Which is where the film hits a snag. While we are told repeatedly that the Oasis is a place where everyone can express themselves in whatever manner they wish, the means of expression largely amount to copying past creative works. We get, over the course of the movie, the doll from Child’s Play, Monty Python references, Halo space marines, the Iron Giant, Ninja Turtles, and way more pop culture effluvia. Apparently, the people of the 2040s are opposed with past popular culture to the point that, despite having an incredible magic canvas upon which to express themselves, they pretty much live in the fantasy worlds dreamed up thirty years prior.
(Although I guess this reflects the real world of the film, where a character puts on a pair of virtual reality googles branded with the Subway sandwich chain. Product placement is everywhere in this movie, not just in the licensed Batman references. If your friends drag you out to see the movie, you can pass the boredom by playing spot the Doritos bags in the movie.)
The references to contemporary and past popular culture are supposed to draw us towards the movie and make it use care about it. The problem is that too much of that and we get distracted from any actual emotional content. There’s a love story, I guess, where the characters are drawn together mainly by a love of the fantasy world and its creator and a hatred of the villains. Doesn’t sound like an appreciably stable basis for a long-term relationship to me, but, hey, the kids are young. Then there’s another “love” story about the video game’s creator who has a creepy and unhealthy obsession with this former business partner’s wife. It's all pretty unsatisfactory.
For all the references in the movie to other movies and video games (but, perhaps oddly, no books), there were some notable absences. The first being much of any overt reference to Spielberg’s own work. We do get the car from Back to the Future but no Indiana Jones, no Jaws, no E.T. Did Spielberg think it was too much to put his own work into something that was about the popular culture of others? Or was he just too embarrassed to overly associate himself with this vomitus mass of nonsense from other people?
The other missing reference is to Bruce Lee. Lee put much of his own philosophy into his masterpiece, Enter the Dragon, where he said
The primary antagonist in the movie is a guy named Sorrento, played by Ben Mendelsohn who goes through much of the movie doing his best Paul Gleason impression. Sorrento runs a generic evil corporation that wants to take over the world by controlling a popular virtual reality World of Warcraft clone. I really mean generic. Nearly everyone in the corporation wears a limited pallet of gray. When they log into the virtual world in which much of the movie takes place, the employees all have a similar online persona, a robot-like full body suit emblazoned with the company’s initials, IOI, and their serial number.

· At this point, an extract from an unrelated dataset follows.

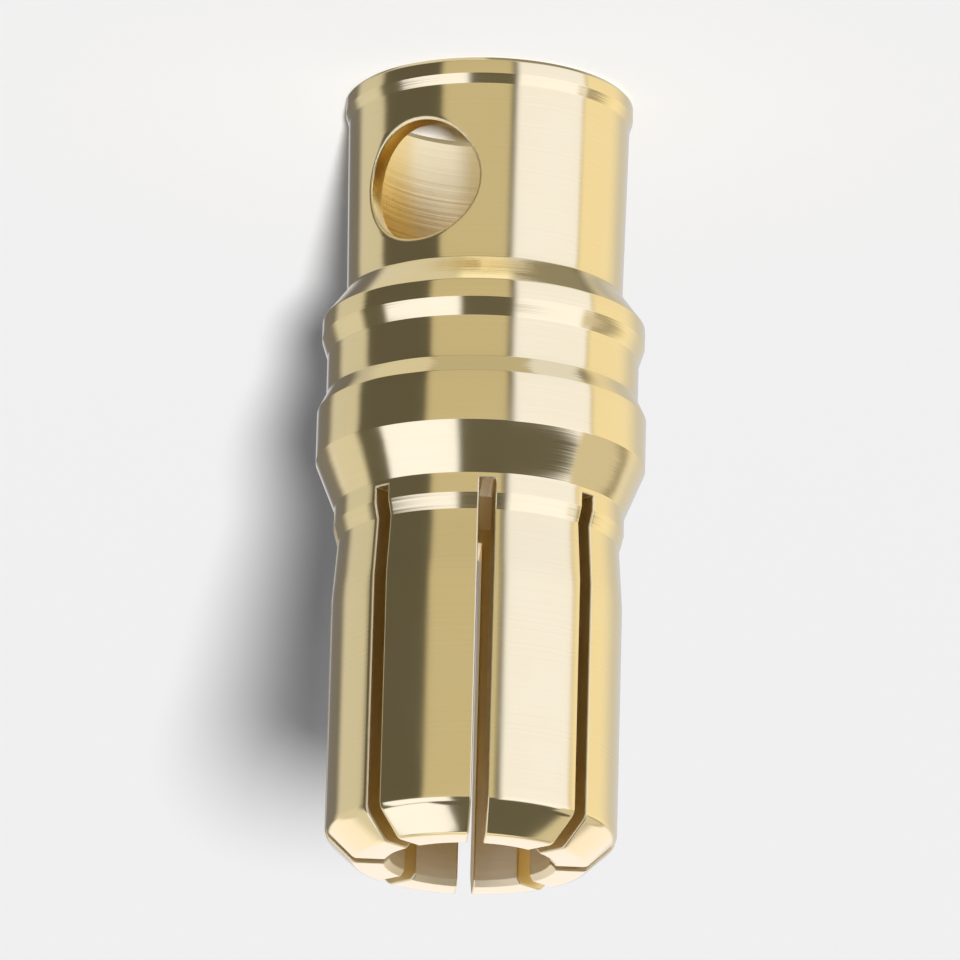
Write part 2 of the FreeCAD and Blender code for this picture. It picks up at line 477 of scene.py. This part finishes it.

This contrasts with the kaleidoscope of avatars other people put on in the virtual world. The Oasis, as the game is called, is described to us as a place where one’s imagination can run free. The villains of IOI want to win a video game contest to control the Oasis so they can advertise on this font of creativity.
Which is where the film hits a snag. While we are told repeatedly that the Oasis is a place where everyone can express themselves in whatever manner they wish, the means of expression largely amount to copying past creative works. We get, over the course of the movie, the doll from Child’s Play, Monty Python references, Halo space marines, the Iron Giant, Ninja Turtles, and way more pop culture effluvia. Apparently, the people of the 2040s are opposed with past popular culture to the point that, despite having an incredible magic canvas upon which to express themselves, they pretty much live in the fantasy worlds dreamed up thirty years prior.
(Although I guess this reflects the real world of the film, where a character puts on a pair of virtual reality googles branded with the Subway sandwich chain. Product placement is everywhere in this movie, not just in the licensed Batman references. If your friends drag you out to see the movie, you can pass the boredom by playing spot the Doritos bags in the movie.)
The references to contemporary and past popular culture are supposed to draw us towards the movie and make it use care about it. The problem is that too much of that and we get distracted from any actual emotional content. There’s a love story, I guess, where the characters are drawn together mainly by a love of the fantasy world and its creator and a hatred of the villains. Doesn’t sound like an appreciably stable basis for a long-term relationship to me, but, hey, the kids are young. Then there’s another “love” story about the video game’s creator who has a creepy and unhealthy obsession with this former business partner’s wife. It's all pretty unsatisfactory.
For all the references in the movie to other movies and video games (but, perhaps oddly, no books), there were some notable absences. The first being much of any overt reference to Spielberg’s own work. We do get the car from Back to the Future but no Indiana Jones, no Jaws, no E.T. Did Spielberg think it was too much to put his own work into something that was about the popular culture of others? Or was he just too embarrassed to overly associate himself with this vomitus mass of nonsense from other people?
The other missing reference is to Bruce Lee. Lee put much of his own philosophy into his masterpiece, Enter the Dragon, where he said
Ready Player One gives us thousands and thousands of cartoon fingers from pop culture pointing at… something. Something we can’t see because all those fingers are blocking it out.Bruce Lee said:It is like a finger, pointing away at the moon. Don’t concentrate on the finger or you will miss all that heavenly glory.